Pas question pour lui, au contraire de François Cervantes et ses Clowns, de proposer une adaptation farfelue. Les mots sont ici du grand poète Yves Bonnefoy, qui avait traduit la pièce en 1964, en des vers non rimés pour donner à entendre le plus directement possible la langue de Shakespeare, jamais ampoulée et néanmoins d'une parfaite précision. Ce choix évite de conférer à l'ensemble une préciosité qui desservirait son propos âpre et dense, au risque de rendre certains passages inintelligibles, notamment ceux impliquant le fils légitime de Gloucester, devenu pouilleux et rejeté, l'un des nombreux personnages peuplant le royaume de Lear, roi de Bretagne qui décide de partager ses terres entre ses trois filles en fonction de l'amour qu'elles lui témoignent lors d'un cérémonial public et bien impersonnel. Les deux premières, Goneril et Régane, se voient attribuer le bien après des courbettes et d'hypocrites déclarations alors que la cadette, Cordélia, est bannie faute de savoir exprimer son amour sincère envers son père. «Mais le temps démasquera ce qui se cache dans les plis de la ruse» prévient-elle. Commence alors la longue descente aux enfers de Lear, non plus roi, mais «père de Madame», chassé et déconsidéré par ses deux premières filles d'un égoïsme forcené, y compris l'une vis-à-vis de l'autre.

Le Roi Merlin

Il y a dans ce Lear toutes les contradictions de l'âme humaine. Serge Merlin le porte magistralement, lui confèrant toujours une même grandeur, fut-il abandonné ou, comme en ouverture, hautain et autoritaire ; glissant avec tant de finesse et de justesse vers la folie qu'il efface les frontières entre ses différents états mentaux ; ne se départissant jamais de sa vivacité, même devenu un petit vieillard qui traîne sa frêle carcasse, éructe, chuchote, se révolte et maudit sa progéniture. Pour autant, Merlin n'écrase pas le reste de la distribution. Déjà parce qu'il n'est présent que dans la moitié des scènes, même s'il est constamment question de lui. Et surtout parce qu'il joue en permanence avec les autres. Autour de lui se distinguent ainsi tout particulièrement Philippe Sire, mari de Régane, Vincent Winterhalter, comte de Kent tout en nuances, Philippe Duclos, comte de Gloucester et Christophe Maltot, son fils.

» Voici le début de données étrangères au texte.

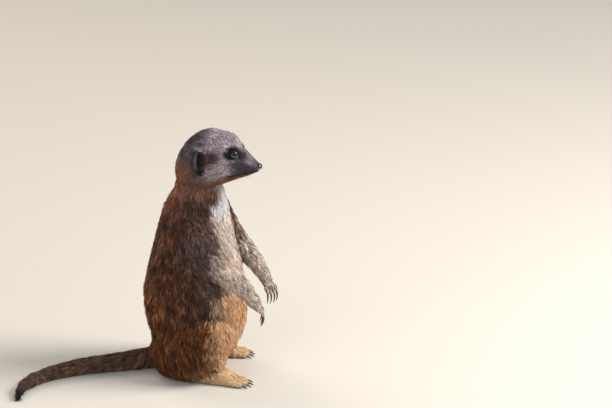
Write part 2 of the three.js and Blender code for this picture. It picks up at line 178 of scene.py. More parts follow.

Il faut dire qu'on a déjà beaucoup vu cet acteur inouï qu'est Merlin sur les planches du TNP, sous la direction de Thomas Bernhard (Le Réformateur en 2000, m.s. Engel) ou, l'an dernier, dans une froide Fin de partie de Beckett (par Françon). Peu présent au cinéma mais popularisé grâce à Amélie Poulain (le peintre qui aide Amélie dans son travail de détective, c'est lui), Serge Merlin a littéralement grandi sur les planches, joué sous la direction des plus grands metteurs en scène, de Chéreau à Camus (oui l'écrivain !) en passant par Karge et Bondy, et été l''acteur fétiche de Mathias Langhoff, qui lui a confié certains de ses plus grands rôles. Notamment celui de … Lear, en 1986. Ce qui ne l'empêche pas, au moment des saluts, d'afficher un bonheur de gosse (à quatre-vingt-un ans) incroyablement communicatif.

Lieu unique

Pour faire exister ce texte et le véritable ballet de comédiens qu'il implique, il fallait un espace scénique qui les cadre sans les enfermer. Ce sera une quasi arène, dont les hauts murs tour à tour verrouillent et dévoilent des fenêtres et dont les portes latérales sont autant d'entrées et sorties. Elle permet à Schiaretti de revenir à l'essence même de la création et de transformer cet espace vide (au sens où l'entend Peter Brook), par un jeu de lumières d'une terrible efficacité et le recours à des éléments organiques, en château, en cahute ou en champ de bataille. Quand la terre tombe dans un raffut du diable sur le plateau, lors de l'orage dans la lande, colle aux bottes et se mêle à la paille, elle est bien plus qu'un élément de décor : elle modifie la foulée des soldats, salit Lear et ses compagnons d'infortune, dégage une odeur de humus. Le spectacle en devient sensoriel, gagne en rectitude et prouve, à l'instar de Coriolan ou, plus récemment, d'Une saison au Congo, que l'ascétisme scénique (un seul environnement valant pour tous les lieux de l'action) de Christian Schiaretti ne relève pas d'une faiblesse mais d'une croyance absolue dans l'évocation théâtrale. Et creuse cette veine vilarienne d'un théâtre public pouvant se targuer d'être populaire.